Buddha says: Look into the nature of desire. Watch the movement of desire — it is very subtle. And you will be able to see two things: one, that desire by its very nature is unfulfillable; and second, the MOMENT you understand that desire is unfulfillable, desire disappears — and you are left desireless. That is the state of peace, silence, tranquillity. That is the state of fulfilment! Man never comes to fulfilment through desire; man comes to fulfilment only by transcending desire. Desire is an opportunity to understand. Desire is a great opportunity to understand the functioning of your own mind — how it functions, what the mechanism of it is. And when you have understood that, in that very understanding is transformation. Desire disappears, leaves no trace behind. And when you are desireless, not desiring anything, you are fulfilled. NOT that desire is fulfilled, but when desire is transcended there is fulfilment.

Now see the difference: other religions say, “Desires can be fulfilled in the other world.” The worldly people say, “Desires can be fulfilled here” — the communists say, “Desires can be fulfilled here. Just a different social structure is needed, just the capitalists have to be thrown, the proletariat has to take over, the bourgeoisie has to be destroyed, that’s all — and desires can be fulfilled here, the heaven can be created on this earth here.” The worldly people say, “You can fulfil your desires — struggle hard.” That’s what the whole West goes on doing: “Struggle, compete, cheat, by any means and methods! Acquire more wealth, more power!” That’s what the politicians all over the world go on doing: “Become more powerful and your desires can be fulfilled.” That’s what scientists say, that only a few more technologies have to be invented and the paradise is just by the corner. And what do your religions say? They don’t say anything different. They say, “Desires can be fulfilled, but not in this life — after death.” That is the only difference between the so-called materialists and so-called spiritualists.

To Buddha, both are materialists; and to me also, both are materialists. Your so-called religious people and your so-called irreligious people are both in the same boat. Not a bit of difference! Their attitudes are the same, their approaches are the same. Buddha is really religious in this way, that he says: Desire CANNOT be fulfilled…

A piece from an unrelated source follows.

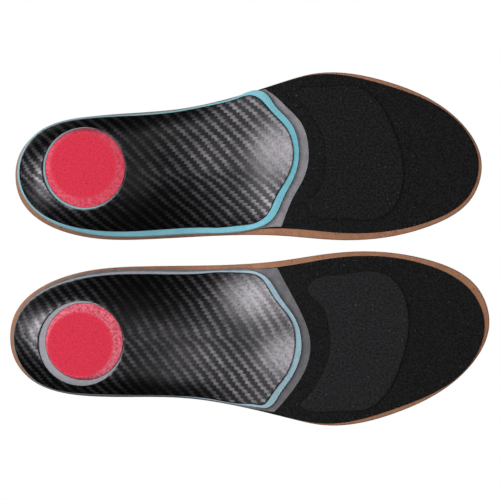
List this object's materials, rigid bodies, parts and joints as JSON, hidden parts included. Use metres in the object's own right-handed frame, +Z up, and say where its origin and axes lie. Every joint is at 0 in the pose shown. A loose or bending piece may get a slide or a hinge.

Desire always goes ahead of you. Desire is always in the future. Desire is a hope. Desire cannot be fulfilled because its very nature is to remain unfulfilled and projected in the future. It is always on the horizon.

You can rush, you can run towards the horizon, but you will never reach: wherever you reach you will find the horizon has receded back. And the distance between you and the horizon remains absolutely the same…

A few people desire before death, a few people desire after death, but what is the difference? — that does not make any difference. They desire the same things — THEY DESIRE! The desire is the same, Buddha went to many teachers and was frustrated. He could not see religion flowering anywhere, blossoming — they were all materialistic people. They were great ascetics: somebody was fasting for months, somebody was standing for months, somebody had not slept for years — they were just skeletons. You could not call them worldly and materialistic if you looked at their bodies; but look at their mind, ask them, “Why are you fasting? Why are you trying so hard? For what?” and there arises the desire to attain to paradise to heaven, to have eternal gratification in the afterlife…You call these people religious people? They seem to be even more worldly than the so-called worldly; they are more materialistic than the materialists. Of course, their materialism is garbed in a disguise; their materialism has a flavour of spiritualism — but it is a deception. It is as if on a dung-heap you have thrown some beautiful perfume. The dung-heap remains the dung-heap; the perfume can only deceive fools. Buddha was not fooled, he could see through and through. And he could always see that the desire is there. If desire is there you are a materialist and you are worldly. So he is not preaching any paradise to you, he does not believe in any paradise. Not that he does not believe in blissfulness, no. He believes in blissfulness, but that is not a belief:

when all paradises are lost, when all desires drop, suddenly it is your innermost nature to be blissful. For it, nothing is needed — no virtue is needed, no asceticism is needed, no sacrifice is needed. Just understanding is enough. The Way of the Buddha is the way of understanding.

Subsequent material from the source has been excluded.